Шлезингер элегантно прикрылся.
– Как знает каждый, – сказал он.
– Лицо у вас доброе, а не то бы заподозрила, что вы меня разыгрываете.
Но послушайте-ка, что она рассказала мне сегодня утром за завтраком. Только послушайте, и тогда скажете, кто кого за нос водил за ужином две недели назад: миссис Берман вовсе не дилетантка, которая вздумала писать биографию своего покойного мужа. Она все это просто выдумала, чтобы скрыть, кто она и зачем здесь. Заставив меня поклясться, что никому не скажу, она призналась: на самом деле в Хемптон она приехала собирать материал для романа о подростках из рабочей среды, живущих в курортных местах, куда летом детки мультимиллионеров наезжают.
И это будет не первый ее роман. Это будет двадцать первый роман из серии шокирующе откровенных и чрезвычайно популярных романов для юношества, из которых несколько экранизированы. Она писала их под именем Полли Медисон.
Я, разумеется, буду держать это в секрете хотя бы ради того, чтобы Пол Шлезингер не повесился. Если Пол, все кокетничавший – он, мол, настоящий писатель, профессионал, – обнаружит, кто она такая, то поступит так же, как второй мой близкий друг, Терри Китчен. Руки на себя наложит.

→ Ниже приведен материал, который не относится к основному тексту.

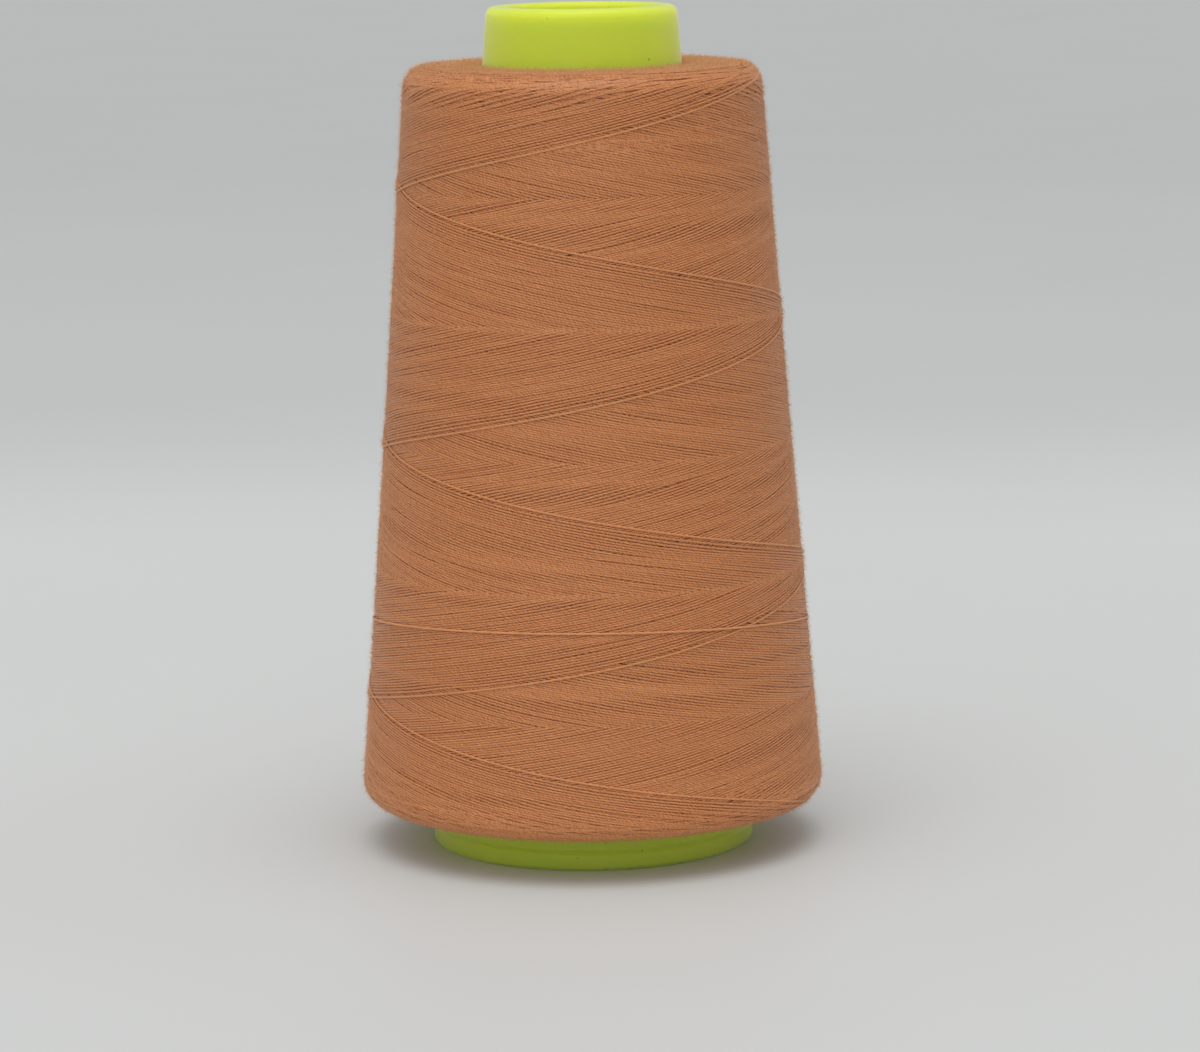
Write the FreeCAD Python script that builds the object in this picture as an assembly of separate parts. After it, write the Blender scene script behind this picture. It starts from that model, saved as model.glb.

Если с коммерческой стороны подойти, на литературном рынке Цирцея Берман по сравнению с Полом Шлезингером все равно что «Дженерал моторс» по сравнению с велосипедной фабрикой в Албании!
Но об этом – ни гугу!
В тот первый вечер она сказала, что тоже коллекционирует картины.
Я спросил ее какие, и она ответила – викторианские цветные литографии, где нарисованы маленькие девочки на качелях. У нее их больше сотни, говорит, все разные, но непременно с маленькими девочками на качелях.
– Вы считаете – это ужасно? – спросила она.
– Ничуть, – ответил я, – при условии, что вы держите их у себя в Балтиморе и никому не показываете.
В тот первый вечер, помню, она еще расспрашивала Шлезингера и меня, а потом кухарку с дочкой, не знаем ли мы доподлинных историй, когда местные девушки из скромных семейств выходили за отпрысков богачей.